Parameters N, K and n
Parameter N
Population size: Total number of elements in the population. Must be a positive integer.
Parameter K
Successes in population: Number of elements of interest in the population. Must satisfy 0 ≤ K ≤ N.
Parameter n
Sample size: Number of elements drawn without replacement. Must satisfy 0 ≤ n ≤ N.
Mean and Variance
Measures of central tendency and dispersion of the hypergeometric distribution:
Fundamental Statistics
Mean (Expected Value)
E[X] = μ = n × (K/N)The expected number of successes in the sample.
Variance
Var(X) = σ² = n × (K/N) × ((N-K)/N) × ((N-n)/(N-1))The correction factor (N-n)/(N-1) appears due to sampling without replacement.
Standard Deviation
σ = √Var(X)Interpretation
The hypergeometric formula can be understood as:
Combinatorial Interpretation
- • C(K,k): Ways to choose k successes from the K available
- • C(N-K, n-k): Ways to choose (n-k) failures from the (N-K) available
- • C(N,n): Total ways to choose n elements from N
- • Quotient: Probability = (Favorable cases) / (Possible cases)
Examples
Example 1: Quality Control
Problem
In a batch of 100 products, 20 are defective. If we inspect 10 products randomly without replacement, what is the probability of finding exactly 3 defective products?
Solution
- • N = 100, K = 20, n = 10, k = 3
- • P(X = 3) = [C(20,3) × C(80,7)] / C(100,10)
- • P(X = 3) ≈ 0.209
The probability of finding exactly 3 defective products is approximately 20.9%.
Example 2: Cards
Problem
From a deck of 52 cards, 13 are spades. If we draw 5 cards without replacement, what is the probability of getting exactly 2 spades?
Solution
- • N = 52, K = 13, n = 5, k = 2
- • P(X = 2) ≈ 0.274
The probability of getting exactly 2 spades is approximately 27.4%.
Example 3: Poll
Problem
In a city with 10,000 voters, 4,000 intend to vote for candidate A. If we conduct a poll with 100 randomly selected voters (without replacement), what is the probability that exactly 45 vote for candidate A?
Solution
- • N = 10,000, K = 4,000, n = 100, k = 45
- • P(X = 45) ≈ 0.048
The probability of exactly 45 voters choosing candidate A is approximately 4.8%.
Comparison Table
When to Use Each
| Criterion | Hypergeometric | Binomial |
|---|---|---|
| Sampling | Without replacement | With replacement |
| Population | Finite (small) | Infinite (or very large) |
| Probability | Varies after each draw | Constant in each trial |
| Variance | Smaller (correction factor) | Larger |
Binomial Approximation
When the population is very large relative to the sample, the hypergeometric distribution can be approximated by the binomial distribution:
Approximation Condition
If n/N < 0.05 (sample is less than 5% of population), we can use:
X ≈ Binomial(n, p = K/N)In this case, sampling without replacement behaves approximately like sampling with replacement.
Applications
Application Areas
- • Quality Control: Inspection of finite lots without replacement
- • Audit: Verification of documents in a finite population
- • Opinion Polls: Sampling without replacement from finite populations
- • Compliance Testing: Verification of items in lots
- • Card Games: Probabilities in games where cards are not returned
- • Process Sampling: When population is limited
When NOT to Use
⚠️ When NOT to Use the Hypergeometric Distribution
- • Sampling with replacement: Use binomial distribution
- • Very large population: If n/N < 0.05, use binomial approximation
- • Sample larger than population: Mathematically impossible
- • More than two outcomes: Use multivariate hypergeometric distribution
Multivariate Extension
Multivariate Hypergeometric Distribution
When there are more than two categories in the population:
Extends the concept to multiple categories simultaneously, allowing modeling of more complex situations.
Conclusion
The hypergeometric distribution is essential for modeling situations where sampling without replacement affects probabilities. It is fundamental in quality control, audit, electoral polls, and many other areas where we work with finite populations.
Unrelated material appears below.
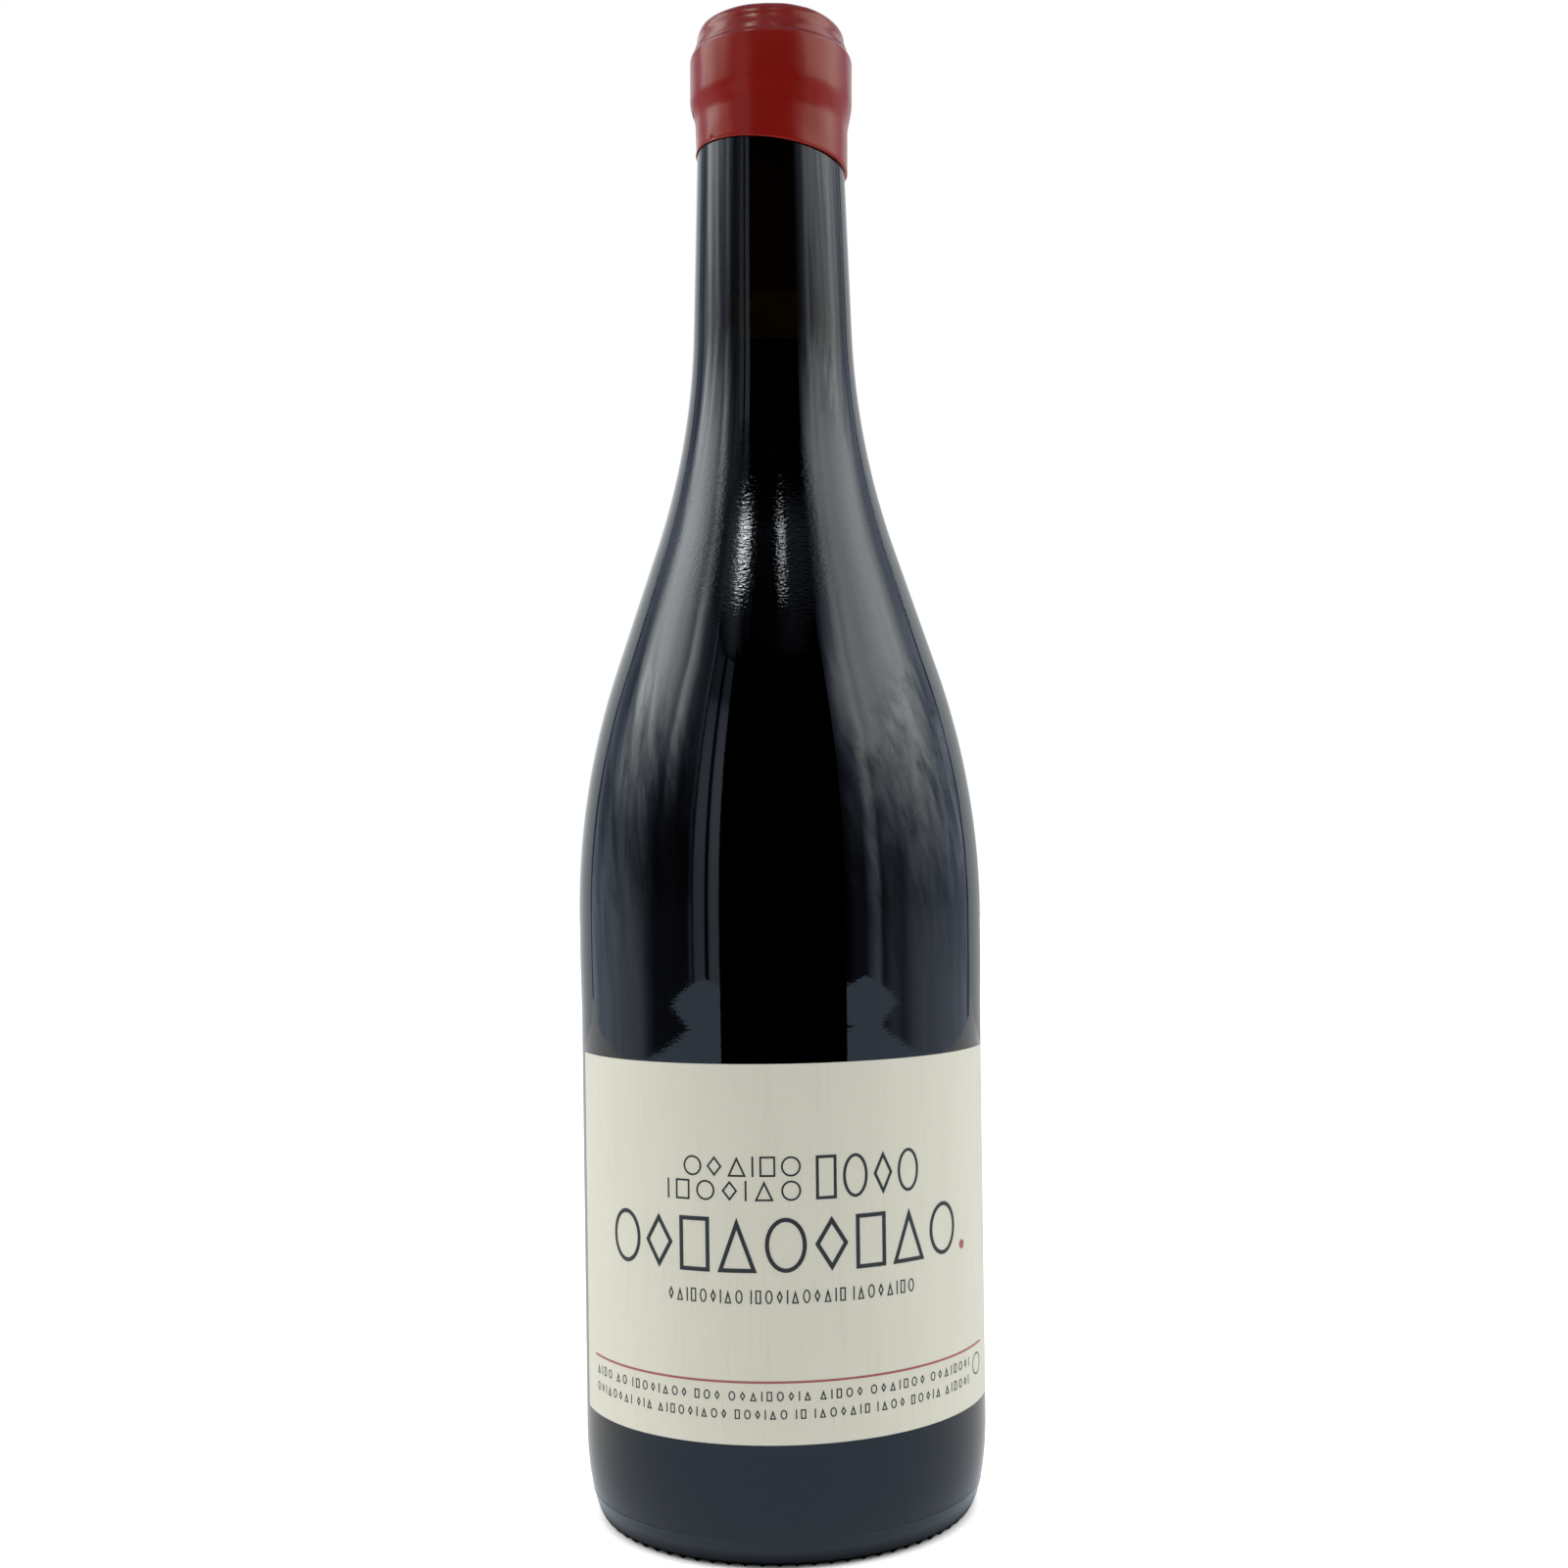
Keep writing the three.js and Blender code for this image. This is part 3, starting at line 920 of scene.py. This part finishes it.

Understanding the difference between hypergeometric and binomial distribution is crucial for choosing the appropriate model. When the sample is small relative to the population (n/N < 0.05), both provide similar results, but for larger samples, the difference becomes significant.
Remember: the hypergeometric distribution is appropriate when we have sampling without replacement from a finite population. If the population is very large or sampling is with replacement, consider using the binomial distribution.